Au début de l’année 2024, est paru un essai d’Alain Finkielkraut, texte brillant, passionnant, émouvant : Pêcheurs de perles, (Gallimard, 2024). Il nous en livre lui-même les ressorts :
« Je me suis plongé dans les carnets de citations que j’accumule pieusement depuis plusieurs décennies. J’ai tiré de ce vagabondage les phrases qui me font signe, qui m’ouvrent la voie, qui désentravent mon intelligence de la vie et du monde.«
Dans les quinze brefs chapitres qui composent l’ouvrage, A.F. aborde des thèmes aussi divers que l’amour (un premier chapitre très personnel), la mort de Dieu, l’Europe, l’éducation, l’identité française, l’humour, l’essence du progressisme, la modernité, etc.
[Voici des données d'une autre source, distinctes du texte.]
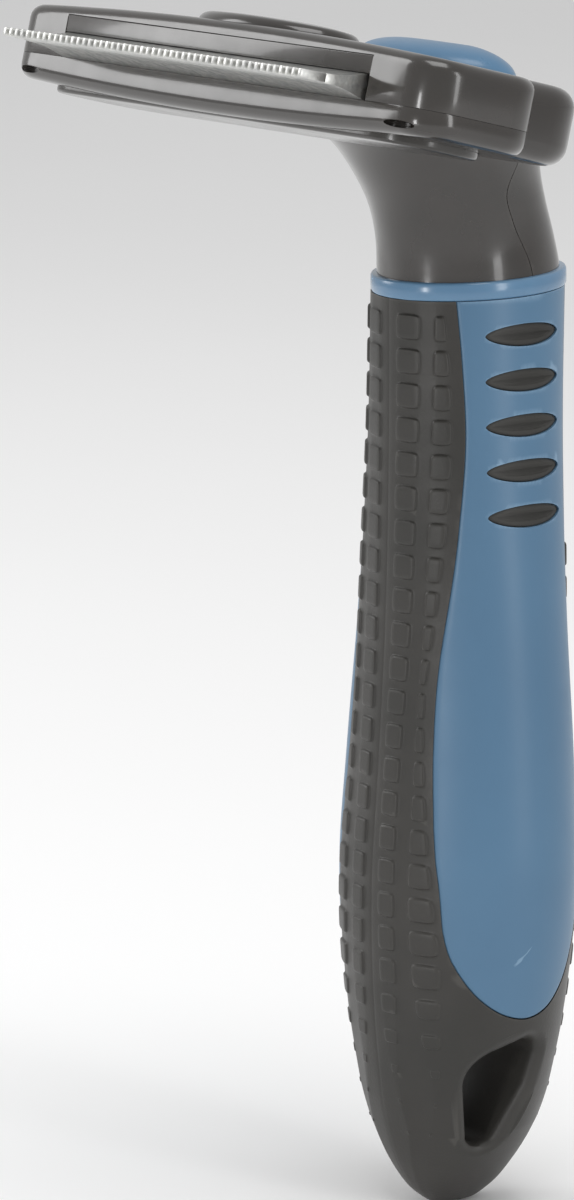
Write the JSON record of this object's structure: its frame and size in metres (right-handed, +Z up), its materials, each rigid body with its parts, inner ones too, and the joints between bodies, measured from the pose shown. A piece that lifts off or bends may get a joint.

Le chapitre 10 est celui qui nous intéresse ici. Il s’ouvre par une citation de Virginia Woolf : « Les femmes, mais n’êtes-vous pas lasses jusqu’à l’écœurement de ce mot ? Je vous garantis que je le suis, moi. » Dans ce chapitre, A.F. pointe un paradoxe : alors qu’un abime sépare la condition des femmes à l’époque où Virginia Woolf écrivait de celle d’aujourd’hui, le féminisme contemporain, incarné dans le mouvement MeToo, mène une ardente croisade contre le système patriarcal qui, loin d’avoir été terrassé, serait toujours aussi vivace : il faudrait participer d’un aveuglement coupable que ne pas le voir ni le dénoncer.
Revenant quelques années en arrière, A.F. se souvient de la 52ème édition de la Biennale de Venise en 2007. Le Pavillon français accueillait l’installation de Sophie Calle, Prenez soin de vous, dont la genèse était la suivante :
«J’ai reçu un mail de rupture. Je n’ai pas su répondre. C’était comme s’il ne m’était pas destiné. Il se terminait par les mots : « Prenez soin de vous. » J’ai pris cette recommandation au pied de la lettre.»
Sophie Calle en avait fait le titre de cette oeuvre, qui la voit demander à 107 femmes, choisies en fonction de leur métier (avocate, latiniste, chanteuse, voyante…), de répondre à sa place.
Ce que note A.F., c’est que, par-delà les singularités individuelles, toutes les réponses allaient dans le même sens : la condamnation unanime d’un homme certes inconnu mais n’en pas douter méprisable et lâche. L’installation était séduisante, riche, vivante, c’était un immense succès, mais aboutissait l’assignation à résidence de l’auteur du mail dans la catégorie de la « masculinité toxique » au sein d’un monde désormais binaire.
Et A.F. de déplorer la dissolution du je dans un nous, un metoo.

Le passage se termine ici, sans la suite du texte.